Having a extensible desktop at 1k that supports nVidia would probably go a long way.
chongli|5 years ago
From Apple's perspective, that's a machine with razor-thin margins. Why would they want to sell that when all of their other products have enviable margins?
Moreover, such a machine would cannibalize their high-end Mac Pro sales. After all the money they spent to develop it, having your pro customers scoop up the thin margin gaming machines seems like a poor strategy.
rleigh|5 years ago
The market for mid- to high-end desktops is indeed lower margin, but it's a much bigger market overall.
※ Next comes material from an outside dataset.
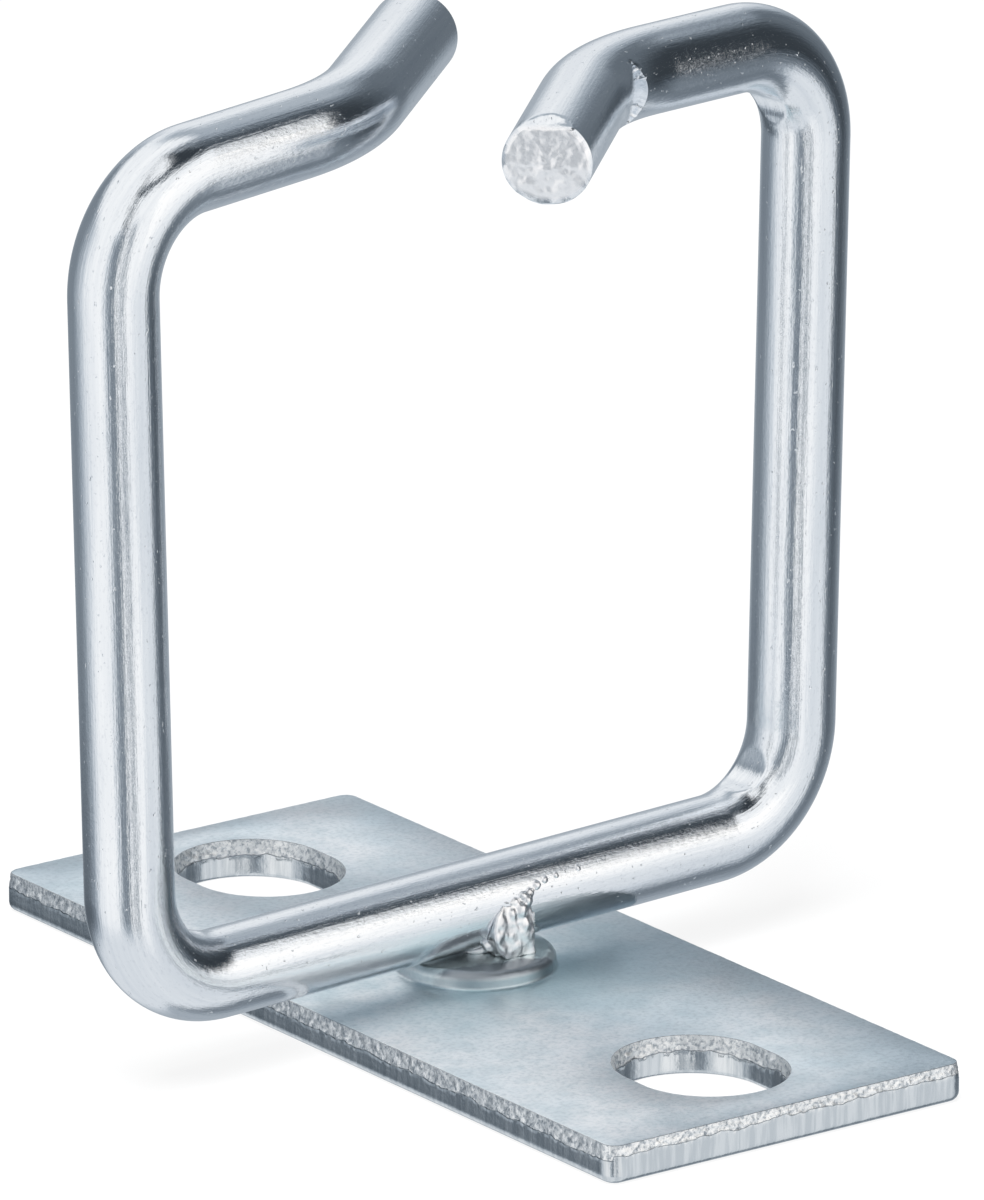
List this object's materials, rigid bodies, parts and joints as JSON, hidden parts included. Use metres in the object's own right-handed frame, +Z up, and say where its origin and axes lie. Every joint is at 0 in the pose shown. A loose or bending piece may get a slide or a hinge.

The old Mac Pro was at the high end of this market. Expensive, but justifiable if you needed it. If Apple had the will, they could be profitable in this space. They have chosen to exclude themselves from it.
Back in the mid '00s, I saw Mac Pros in use in scientific research settings, because they allowed use of lots of RAM compared to equivalent PC mainboards of the time, could take lots of storage, and had lots of horsepower to throw at bioinformatics and modelling problems. We had compute clusters as well, but for some problems these were a better fit. Today, Macs are banned. The academic funding bodies don't consider them good value for money. And they are not wrong in that assessment.
baby|5 years ago
sysbin|5 years ago
deadbunny|5 years ago
You're not going to get very far without drivers an you'll be stuck on OpenGL 4.1 and Metal. That and you'll have the problem that there are less games built for MacOS than Windows an Linux + Proton.
Investing in a GPU for MacOS for gaming would be a huge waste of money IMO.